Olympic (Television) Performance
Between changing audience demands and changing metrics for measuring that demand, NBC seems to have staked out a hybrid strategy that combines new formats with the tried-and-true. The NBC Sports app buzzes throughout the day with alerts prompting you to watch events live. But come 8 o’clock, NBC still airs polished, primetime packages recapping the big events of the Olympic day in hopes of attracting a big, broad audience.
And that approach still seems to be working, despite social media spoilers. “People still want to tune in and see the show, and they enjoy the packaging,” says Dave Campanelli, senior vice president and director of national broadcast at ad buyer Horizon Media. Instead of cannibalizing audience, the optimist’s argument goes, NBC’s deals with the likes of Facebook and Snapchat have expanded what it means to watch the Games. “It’s meant to enhance your experience,” Campanelli says.
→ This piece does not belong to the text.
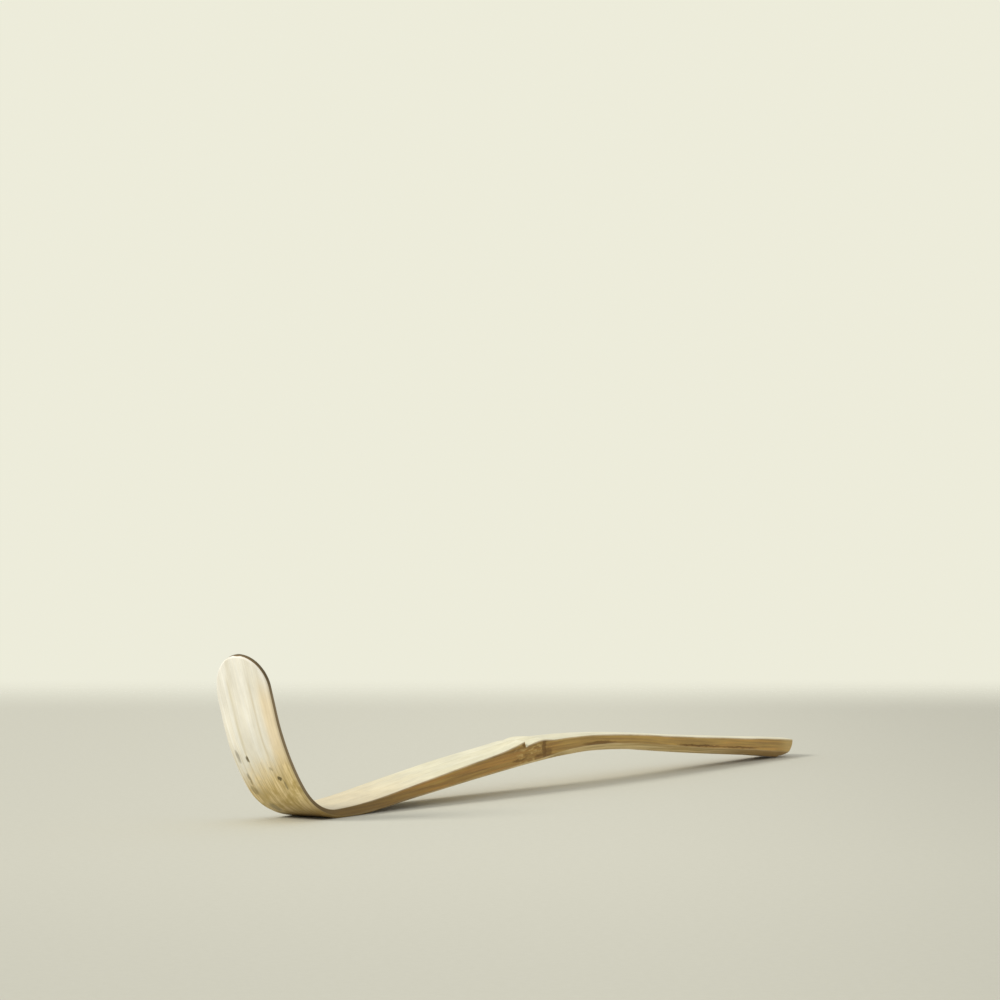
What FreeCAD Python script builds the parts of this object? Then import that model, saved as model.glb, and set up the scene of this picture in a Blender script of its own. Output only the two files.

Whether they enhance or not, one thing these newer platforms mean is just lots more Olympics than ever before. The network says it’s showing 6,755 hours of Olympic action distributed across its TV and digital networks—1,220 more hours than the 2012 Olympics. And advertisers are buying in. This year, NBC hit what it called a new record for Olympic advertising—$1.2 billion in national ad sales in the week before the Games started. That’s a 20 percent increase from four years ago. As long as those dollars keep coming in, NBC has no reason to pull back on how much of the Olympics you can watch, and where and how you can watch them. And if it works for the Olympics, networks may be more willing than ever to let you watch the rest of TV that way, too.